La izquierda política, saturada de populismos y mediocridad, está sedienta de pensadores que muestren preocupación por los problemas de la sociedad y del mundo desde la perspectiva de valores como la justicia social, la solidaridad y la lucha contra las desigualdades, la oposición a las variadas formas de colonialismo, el imperialismo o la opresión, la emancipación de las mujeres, el rechazo de los nuevos fascismos que abanderan el racismo y la xenofobia y la denuncia de la arbitrariedad.

Podemos y sus diferentes marcas territoriales nacieron en las tertulias televisivas. Se barnizaron para su presentación en sociedad de universitarios apareciendo como un pequeño grupo de profesores de la facultad de Ciencias Políticas de una universidad madrileña.

En principio, lograron encandilar a algunos sectores de la progresía con renta alta, esos que miran los problemas sociales desde su atalaya situada en un ático de la calle Serrano de Madrid, que querían ver en ellos una nueva versión de mayo del 68. Sin embargo, la realidad es otra, Podemos representa la intolerancia, el desprecio hacia quien envidian y la ansiedad por el poder, que en un par de años de existencia le ha llevado a liquidar la única luz de pensamiento que se veía encarnada en el errejonismo y al acoso y derribo contra el PSOE, porque quieren ocupar su lugar.

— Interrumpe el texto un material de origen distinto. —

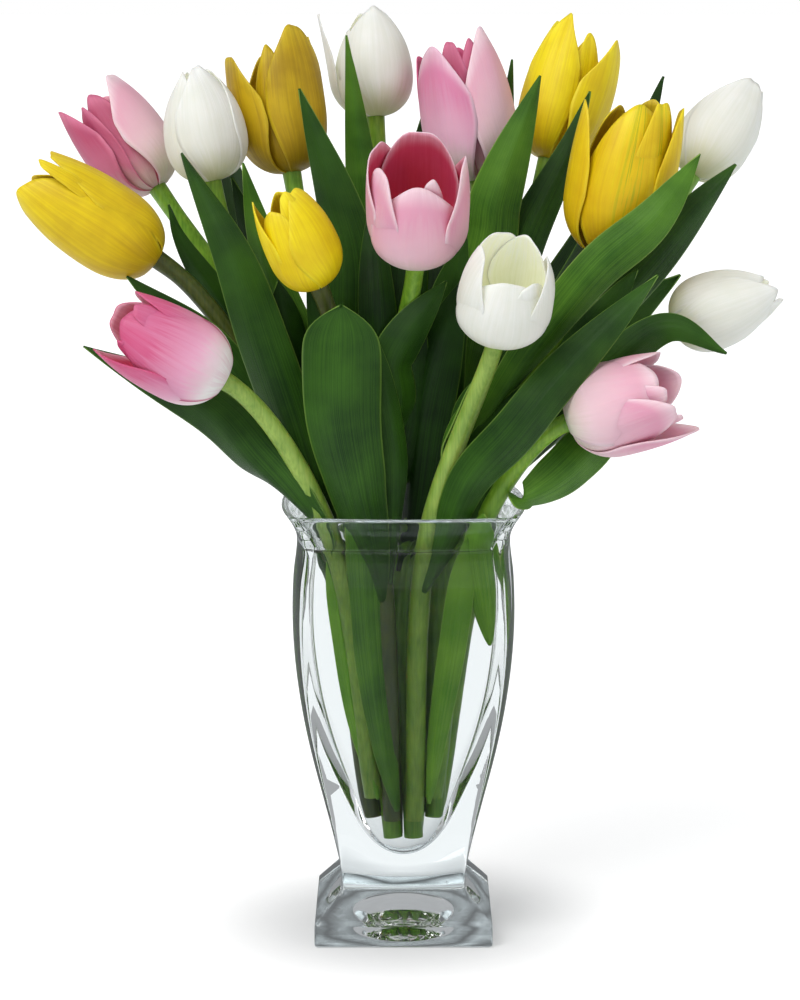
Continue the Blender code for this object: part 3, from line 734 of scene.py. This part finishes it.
# ---------------------------------------------------------------------------------------------
# Leaves. Long blades that clasp the stem, fold along the middle, wave at their edges and arch
# outwards. Rows give the height and side where they clasp, half-width, side that the outer face
# looks to at the tip, where they are widest, and points that the middle runs through.
# ---------------------------------------------------------------------------------------------
LEAVES = {
    "pink_2_a": (208, 180, 13, 303, 0.42, [(-71, -47, 240), (-97, -45, 268), (-151, -46, 296)]),
    "yellow_1_a": (224, 199, 12, 271, 0.42, [(-80, -15, 271), (-102, -19, 300), (-132, -25, 327)]),
    "white_1_a": (213, 187, 11, 278, 0.42, [(-60, 4, 255), (-79, 2, 295), (-106, -5, 340),
        (-113, -8, 360)]),
    "yellow_1_b": (196, 235, 14, 280, 0.45, [(-49, -33, 236), (-67, -35, 293), (-82, -29, 338),
        (-106, -13, 385)]),
    "pink_1_a": (253, 223, 10, 273, 0.42, [(-52, -3, 290), (-64, -5, 323), (-77, -9, 380)]),
    "yellow_2_a": (235, 270, 15, 250, 0.40, [(-25, -6, 294), (-26, -8, 330), (-31, -6, 354),
        (-50, 4, 415)]),
    "white_2_a": (250, 270, 11, 265, 0.35, [(-13, 24, 311), (-18, 28, 352), (-28, 34, 440)]),
    "pink_3_a": (252, 266, 10, 271, 0.42, [(-12, -34, 303), (-14, -26, 337), (-15, -15, 366)]),
    "pink_3_b": (219, 284, 13, 302, 0.50, [(-3, -32, 266), (-3, -37, 290), (20, -36, 326)]),
    "pink_4_a": (241, 281, 15, 274, 0.45, [(32, 8, 298), (42, 4, 342), (46, 2, 366), (66, 8, 421)]),
    "yellow_4_a": (245, 272, 12, 283, 0.42, [(52, 18, 311), (62, 15, 346), (82, 21, 387),
        (91, 26, 413)]),
    "yellow_5_a": (245, 304, 12, 279, 0.55, [(62, -33, 292), (91, -43, 331), (118, -45, 356),
        (140, -29, 385)]),
    "white_4_a": (235, 296, 13, 290, 0.50, [(75, 12, 283), (105, 6, 313), (144, 10, 358),
        (162, 16, 378)]),
    "white_3_a": (176, 285, 12, 265, 0.50, [(20, -42, 200), (32, -56, 232), (52, -70, 258),
        (76, -68, 288), (119, -51, 330)]),
    "yellow_5_b": (235, 324, 13, 292, 0.45, [(63, -25, 262), (86, -28, 284), (107, -29, 318)]),
    "white_5_a": (214, 331, 11, 273, 0.55, [(74, -26, 254), (100, -33, 284), (126, -36, 304),
        (153, -41, 292)]),
    "pink_5_a": (225, 333, 13, 266, 0.55, [(59, -48, 224), (79, -43, 236), (106, -26, 262)]),
    "yellow_3_a": (172, 260, 20, 269, 0.80, [(-14, -43, 190), (-18, -47, 207), (-24, -56, 232),
        (-30, -62, 268), (-29, -60, 317)]),
    "yellow_3_b": (180, 316, 8, 274, 0.50, [(-4, -37, 205), (-3, -41, 240), (-9, -44, 275),
        (-16, -43, 306)]),
    "pink_4_b": (230, 232, 14, 270, 0.45, [(16, -4, 270), (18, -8, 301), (30, -10, 346)]),
    "yellow_5_c": (209, 241, 14, 271, 0.50, [(9, -21, 257), (18, -23, 296), (31, -18, 328)]),
    "white_5_b": (223, 223, 13, 315, 0.50, [(35, -3, 243), (51, -4, 272), (74, -1, 321)]),
    "white_3_b": (242, 25, 6, 306, 0.45, [(26, -31, 257), (37, -41, 278), (50, -53, 300)]),
    "yellow_1_c": (216, 326, 13, 283, 0.55, [(-40, -16, 242), (-50, -22, 277), (-60, -22, 325)]),
    "pink_1_b": (230, 100, 17, 90, 0.42, [(-62, 60, 290), (-84, 82, 345), (-92, 100, 392)]),
    "white_2_b": (225, 90, 17, 90, 0.42, [(4, 62, 290), (8, 86, 350), (12, 112, 404)]),
    "yellow_4_b": (225, 90, 17, 90, 0.42, [(62, 65, 280), (94, 84, 332), (112, 98, 376)]),
    "white_4_b": (220, 60, 16, 60, 0.42, [(76, 46, 262), (112, 72, 296), (142, 82, 318)]),
}
SHEATH = 26.0  # the narrow foot of a leaf that runs down its stem below the clasp
LOW_CLASP = (190, 216)  # leaves that clasp between these heights, in the neck, have a sheath
LEAF_STEPS = 12  # steps between two of a leaf's middle points


def leaf_line(name, row):
    """Middle points from the foot of the sheath to the tip, and the side faced at each end."""
    height, clasp, half_width, face, widest, marks = row
    line = stem_line(name[:-2])
    out = np.array((math.cos(math.radians(clasp)), math.sin(math.radians(clasp)), 0))

    def beside(z, gap):
        centre = np.array([np.interp(z, line[:, 2], line[:, k]) for k in range(3)])
        return centre + out * (stem_thickness(z, name[:-2]) + gap)

    start = [beside(height, 0.8)]
    if LOW_CLASP[0] < height < LOW_CLASP[1]:
        start = [beside(height - SHEATH, 0.3), beside(height - SHEATH / 2, 0.5)] + start
    spine = np.array(through(start + [np.array(p, float) for p in marks], LEAF_STEPS))
    turn = (face - clasp + 180) % 360 - 180
    return spine, math.radians(clasp), math.radians(turn)


def leaf_outline(t, widest):
    """Share of the half-width at t: narrow at the foot, widest part way up, pointed at the tip."""
    if t < widest:
        return 0.06 + 0.94 * math.sin(math.pi / 2 * (t / widest) ** 0.8)
    return math.cos(math.pi / 2 * ((t - widest) / (1 - widest)) ** (0.3 + 2.2 * widest))


def leaf_skin(name, dark, light, margin):
    """Leaf green with parallel veins from base to tip and a thin pale margin, which is partly painted
    light shining through the thin edge.
    """
    made, tree, link, shader = new_skin(name)
    flat = node(tree, "UVMap", uv_map="UVMap")
    apart = node(tree, "SeparateXYZ")
    stretch = node(tree, "Mapping", {"Scale": (96, 1.2, 1)})
    veins = node(tree, "TexNoise", {"Scale": 1, "Detail": 3})
    place = node(tree, "TexCoord")
    cloud = node(tree, "TexNoise", {"Scale": 38, "Detail": 3})
    both = node(tree, "Mix", {"Factor": 0.45}, data_type="FLOAT")
    greens = ramp(tree, (0.36, tint(*dark)), (0.66, tint(*light)))
    link(flat.outputs[0], apart.inputs[0])
    link(flat.outputs[0], stretch.inputs["Vector"])
    link(stretch.outputs[0], veins.inputs["Vector"])
    link(place.outputs["Object"], cloud.inputs["Vector"])
    link(veins.outputs[0], both.inputs["A"])
    link(cloud.outputs[0], both.inputs["B"])
    link(both.outputs["Result"], greens.inputs[0])
    # distance from the fold, 0 to 1, for the pale margin, partly painted light
    centred = node(tree, "Math", {1: 2, 2: -1}, operation="MULTIPLY_ADD")
    outward = node(tree, "Math", operation="ABSOLUTE")
    rim = node(tree, "MapRange", {"From Min": 0.93, "From Max": 1.0, "To Max": 0.62},
               interpolation_type="SMOOTHSTEP")
    edging = node(tree, "Mix", {"B": tint(*margin)}, data_type="RGBA")
    link(apart.outputs["X"], centred.inputs[0])
    link(centred.outputs[0], outward.inputs[0])
    link(outward.outputs[0], rim.inputs["Value"])
    link(rim.outputs[0], edging.inputs["Factor"])
    link(greens.outputs[0], edging.inputs["A"])
    link(edging.outputs["Result"], shader.inputs["Base Color"])
    bump = node(tree, "Bump", {"Strength": 0.5, "Distance": 0.0006})
    link(veins.outputs[0], bump.inputs["Height"])
    link(bump.outputs[0], shader.inputs["Normal"])
    shader.inputs["Roughness"].default_value = 0.42
    shader.inputs["Specular IOR Level"].default_value = 0.22
    return made


# painted light and shade: the plain leaf green, a lighter copy for leaves in the light, a lighter one
# still for leaves seen through the glass, and a darker copy for leaves in shade deep in the bunch
MID = leaf_skin("tulip_leaf", (20, 50, 10), (58, 98, 26), (126, 162, 74))
LIT_LEAF_GREEN = leaf_skin("lit_tulip_leaf", (30, 72, 14), (92, 138, 42), (150, 184, 86))
GLASS_LIT_LEAF_GREEN = leaf_skin("glass_lit_tulip_leaf", (62, 116, 26), (122, 168, 54), (166, 196, 96))
SHADED_LEAF_GREEN = leaf_skin("shaded_tulip_leaf", (14, 38, 6), (40, 76, 16), (100, 136, 50))
# which leaves take a painted lit or shaded copy of the leaf green
SHADES = {
    "yellow_1_c": SHADED_LEAF_GREEN, "pink_3_a": SHADED_LEAF_GREEN, "pink_1_b": SHADED_LEAF_GREEN, "white_2_b": SHADED_LEAF_GREEN, "yellow_4_b": SHADED_LEAF_GREEN,
    "yellow_5_c": SHADED_LEAF_GREEN, "white_2_a": LIT_LEAF_GREEN, "yellow_5_a": LIT_LEAF_GREEN, "pink_4_a": LIT_LEAF_GREEN,
    "pink_1_a": LIT_LEAF_GREEN, "white_3_c": LIT_LEAF_GREEN, "white_2_c": SHADED_LEAF_GREEN, "pink_3_c": SHADED_LEAF_GREEN,
    "yellow_3_c": SHADED_LEAF_GREEN, "pink_1_c": SHADED_LEAF_GREEN, "yellow_5_d": SHADED_LEAF_GREEN, "pink_5_a": LIT_LEAF_GREEN,
}


LEAF_WALL = 0.7


def add_leaf(name, spine, first, turn, half_width, widest, skin):
    """One leaf: a grid bent along its middle line, folded and waved, smoothed and thickened."""
    bpy.ops.mesh.primitive_grid_add(x_subdivisions=11, y_subdivisions=len(spine) - 1, size=2)
    leaf = bpy.context.object
    leaf.name = "tulip_leaf_" + name
    dice = random.Random(name)
    wave, phase = dice.uniform(1.6, 2.8), dice.uniform(0, 6)
    last = len(spine) - 1
    run = np.cumsum([0, *np.linalg.norm(np.diff(spine, axis=0), axis=1)])
    for vert in leaf.data.vertices:
        u, v = vert.co.x, (vert.co.y + 1) / 2
        i = min(int(round(v * last)), last)
        t = run[i] / run[-1]
        # along the blade, across it, and out from its outer face
        along = unit(spine[min(i + 1, last)] - spine[max(i - 1, 0)])
        angle = first + turn * t
        outward = np.array((math.cos(angle), math.sin(angle), 0.15))
        across = unit(np.cross(along, outward))
        outward = np.cross(across, along)
        uneven = 1 + 0.05 * math.sin(5 * t + 1.5 * phase + 2 * (u > 0))
        width = half_width * leaf_outline(t, widest) * uneven + 0.3
        fold = 0.56 * width * (math.sqrt(u * u + 0.02) - 0.14) * (1.5 - 0.9 * t)
        swing = math.sin(wave * 2 * math.pi * t + phase + (1.3 if u > 0 else 0))
        ripple = 0.09 * half_width * u * u * swing * t
        point = spine[i] + across * width * u * (1 - 0.1 * abs(u)) - outward * (fold + ripple)
        vert.co = Vector(point) * MM
    smooth = leaf.modifiers.new("smooth", "SUBSURF")
    smooth.levels = smooth.render_levels = 1
    wall = leaf.modifiers.new("wall", "SOLIDIFY")
    wall.thickness = LEAF_WALL * MM
    wall.offset = 0
    bpy.ops.object.modifier_apply(modifier="smooth")
    bpy.ops.object.modifier_apply(modifier="wall")
    bpy.ops.object.shade_smooth()
    leaf.data.materials.append(skin)
    return leaf


# small leaves that stand between the others
INNER_LEAVES = {
    "white_3_c": (226, 20, 6, 300, 0.40, [(22, -30, 246), (34, -40, 272), (50, -48, 304)]),
    "yellow_4_c": (232, 300, 9, 280, 0.45, [(45, 20, 300), (66, 32, 350), (88, 40, 404)]),
    "pink_4_c": (228, 300, 8, 275, 0.45, [(38, 30, 300), (48, 46, 360), (54, 52, 428)]),
    "yellow_5_d": (228, 320, 10, 285, 0.50, [(74, 16, 300), (108, 30, 362), (128, 36, 420)]),
    "white_5_c": (226, 300, 11, 280, 0.50, [(56, -10, 256), (86, -14, 292), (112, -18, 330)]),
    "pink_1_c": (226, 240, 11, 275, 0.45, [(-46, 10, 262), (-62, 14, 310), (-84, 16, 372)]),
    "yellow_3_c": (212, 250, 12, 272, 0.50, [(-24, -22, 242), (-32, -24, 280), (-46, -20, 330)]),
    "pink_3_c": (214, 265, 13, 270, 0.50, [(-2, -22, 246), (2, -24, 284), (6, -22, 322)]),
    "white_2_c": (230, 275, 12, 268, 0.45, [(0, 10, 290), (2, 18, 336), (6, 24, 392)]),
    "pink_5_b": (206, 300, 10, 285, 0.50, [(44, -34, 230), (66, -36, 252), (92, -34, 276)]),
}
for name, row in {**LEAVES, **INNER_LEAVES}.items():
    leaf = add_leaf(name, *leaf_line(name, row), row[2], row[4], SHADES.get(name, MID))
    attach(leaf, "root")
    if name in LEAVES:
        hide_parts("leaf_" + name)

# lowest leaves, torn off near the foot of the bunch: half-width, where widest, and middle points
FOOT_LEAVES = {
    "foot_middle": (11, 0.70, [(-3, -22, 66), (-9, -28, 100), (-14, -34, 148), (-17, -42, 196),
        (-18, -44, 214), (-16, -38, 246)]),
    "foot_left": (6, 0.60, [(-12, -19, 72), (-22, -22, 112), (-29, -27, 160), (-35, -36, 202)]),
    "foot_right": (9, 0.60, [(41, -32, 150), (39, -37, 172), (36, -42, 198), (38, -46, 216)]),
    "foot_inner": (7, 0.65, [(12, -21, 70), (17, -26, 110), (24, -34, 158), (30, -42, 204)]),
}
for name, (half_width, widest, marks) in FOOT_LEAVES.items():
    spine = np.array(through([np.array(p, float) for p in marks], LEAF_STEPS))
    # painted light: the leaves in the vase take lighter copies of the leaf green, for the light that
    # reaches them through the glass
    green = LIT_LEAF_GREEN if name == "foot_middle" else GLASS_LIT_LEAF_GREEN
    leaf = add_leaf(name, spine, math.radians(270), 0, half_width, widest, green)
    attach(leaf, "root")

# ---------------------------------------------------------------------------------------------
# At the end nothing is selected.
# ---------------------------------------------------------------------------------------------
bpy.ops.object.select_all(action="DESELECT")
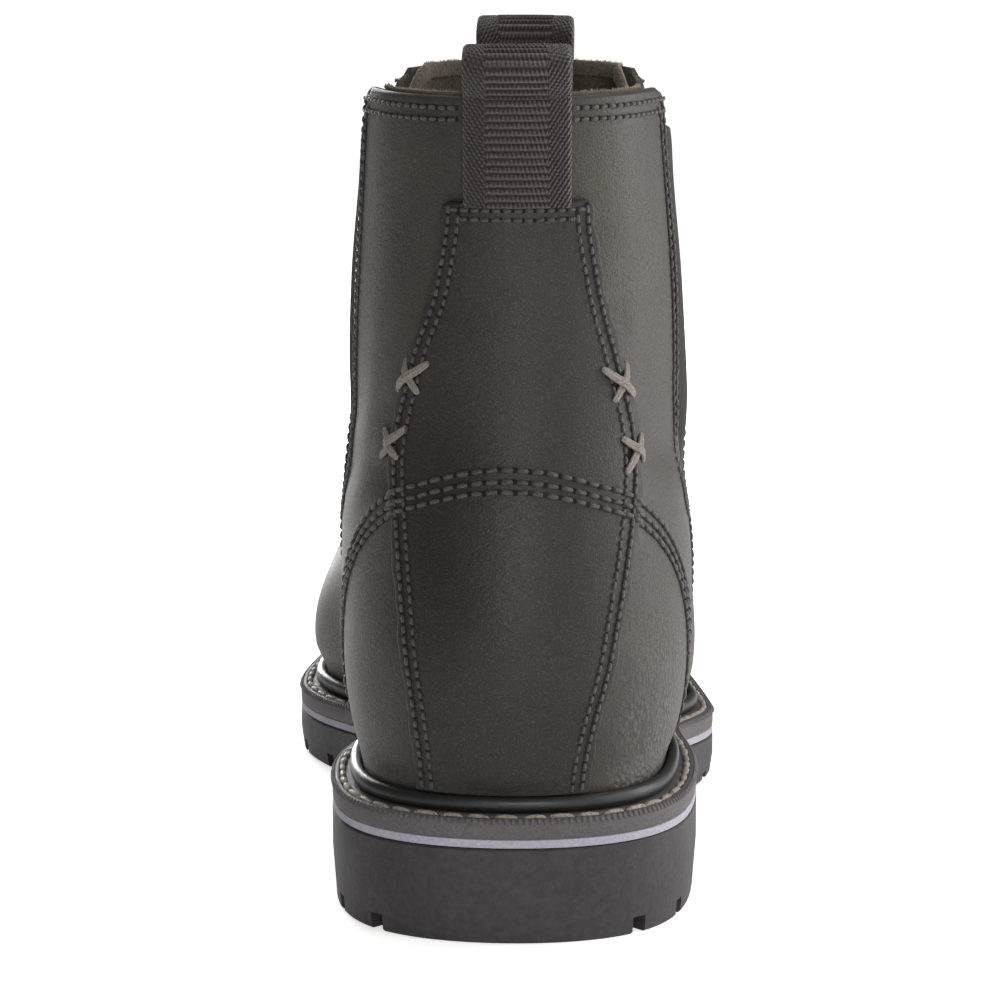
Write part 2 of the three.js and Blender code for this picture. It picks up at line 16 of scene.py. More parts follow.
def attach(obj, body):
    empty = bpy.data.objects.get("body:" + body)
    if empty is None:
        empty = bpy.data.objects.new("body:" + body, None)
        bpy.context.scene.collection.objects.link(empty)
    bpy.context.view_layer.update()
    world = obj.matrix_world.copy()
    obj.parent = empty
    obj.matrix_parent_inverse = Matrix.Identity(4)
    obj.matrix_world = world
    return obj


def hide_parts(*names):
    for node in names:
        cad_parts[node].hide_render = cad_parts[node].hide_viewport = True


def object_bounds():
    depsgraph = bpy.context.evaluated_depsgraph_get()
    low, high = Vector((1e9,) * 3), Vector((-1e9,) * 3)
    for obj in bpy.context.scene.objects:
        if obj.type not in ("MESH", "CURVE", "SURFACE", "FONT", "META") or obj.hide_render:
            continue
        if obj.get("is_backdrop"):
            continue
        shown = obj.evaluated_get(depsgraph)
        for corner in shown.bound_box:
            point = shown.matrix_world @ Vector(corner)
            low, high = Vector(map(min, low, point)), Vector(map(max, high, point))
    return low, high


began = time.perf_counter()
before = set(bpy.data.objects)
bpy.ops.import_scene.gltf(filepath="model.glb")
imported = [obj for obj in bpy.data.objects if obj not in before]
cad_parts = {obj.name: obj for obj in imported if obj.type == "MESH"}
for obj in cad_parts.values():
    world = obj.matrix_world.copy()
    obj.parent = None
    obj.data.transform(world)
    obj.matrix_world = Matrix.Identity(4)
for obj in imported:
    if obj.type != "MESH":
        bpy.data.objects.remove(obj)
print("nodes in the packed part", len(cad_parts))
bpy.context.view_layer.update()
METRES = 0.001

# %% [markdown]
# The last's surface is the one shape that all soft pieces share: leather, gore, stay, lining and
# stitches lie on it at their own depth. It is a loft through belts, as in the part, but smooth.

# %% Sizes shared with the part
sole = dict(length=306, ball=118, heel=91, heel_round=62, toe_round=46, swing=10, heel_length=76)
layer = dict(heel=23.4, fore=12.2, arch=12, spring=10, midsole=2, welt=4.7, ledge=4.3)
upper = dict(wall=2.2, gap=0.3, collar=200, collar_length=121, collar_width=76, setback=10, instep=104)
rand = dict(width=3.2, height=4.2)
gore = dict(thick=1.5, top=54, bottom=26, depth=104, lap=7, drop=11, back=46, corner=6)
stay = dict(thick=1.4, width=59, top=176, lean=2.1)
loop = dict(width=25, thick=1.8, rise=11, bulge=8.5, leg=24)
webbing = dict(pitch=1.7, slant=24.0, middle=0.27, ribs=58.0)
heel_back = -sole["heel_length"] / 2

foot_rows = np.array([
    # v, back, front, back up, front up, heel, waist out, waist in, ball out, ball in, toe out, toe in
    [0.07, 0.018, 0.985, 0.13, 0.15, 0.460, 0.310, 0.280, 0.426, 0.472, 0.400, 0.405],
    [0.14, 0.011, 0.988, 0.28, 0.29, 0.484, 0.325, 0.318, 0.428, 0.462, 0.402, 0.405],
    [0.26, 0.008, 0.968, 0.52, 0.47, 0.498, 0.358, 0.362, 0.406, 0.394, 0.375, 0.375],
    [0.37, 0.013, 0.895, 0.75, 0.65, 0.498, 0.362, 0.384, 0.350, 0.338, 0.312, 0.312],
    [0.48, 0.024, 0.755, 1.00, 0.84, 0.480, 0.352, 0.378, 0.318, 0.318, 0.252, 0.252],
])
shaft_rows = np.array([
    # v, back, front, back up, front up, heel, waist, ball, toe
    [0.60, 1.15, 0.560, 0.18, 0.05, 0.535, 0.562, 0.500, 0.400],
    [0.70, 1.25, 0.255, 0.36, 0.25, 0.525, 0.556, 0.500, 0.415],
    [0.80, 1.25, 0.085, 0.57, 0.50, 0.512, 0.542, 0.500, 0.425],
    [0.90, 1.12, 0.015, 0.785, 0.76, 0.494, 0.515, 0.490, 0.425],
    [1.00, 1.00, 0.000, 1.00, 1.02, 0.475, 0.500, 0.480, 0.415],
])
outer_stations = [0, 0.17, 0.38, 0.57, 0.84, 1]
inner_stations = [0, 0.17, 0.42, 0.645, 0.86, 1]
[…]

El Sr. Pablo Iglesias siempre encuentra una salida de emergencia para no desautorizar las groserías y los malos modos, esta vez tampoco ha condenado las palabras del Sr. Mulet, como no hizo con las del Sr. Gabriel Rufián y tantos otros. Quizá se sienta orgulloso de encabezar un grupo que pasará a la historia por no aportar una sola idea a la transformación social y ocupar su tiempo diseñando como conquistar una imagen en los informativos de televisión, pero, la verdad, es que esa manera de ocupar un parlamento está en el paleolítico del pensamiento de la izquierda.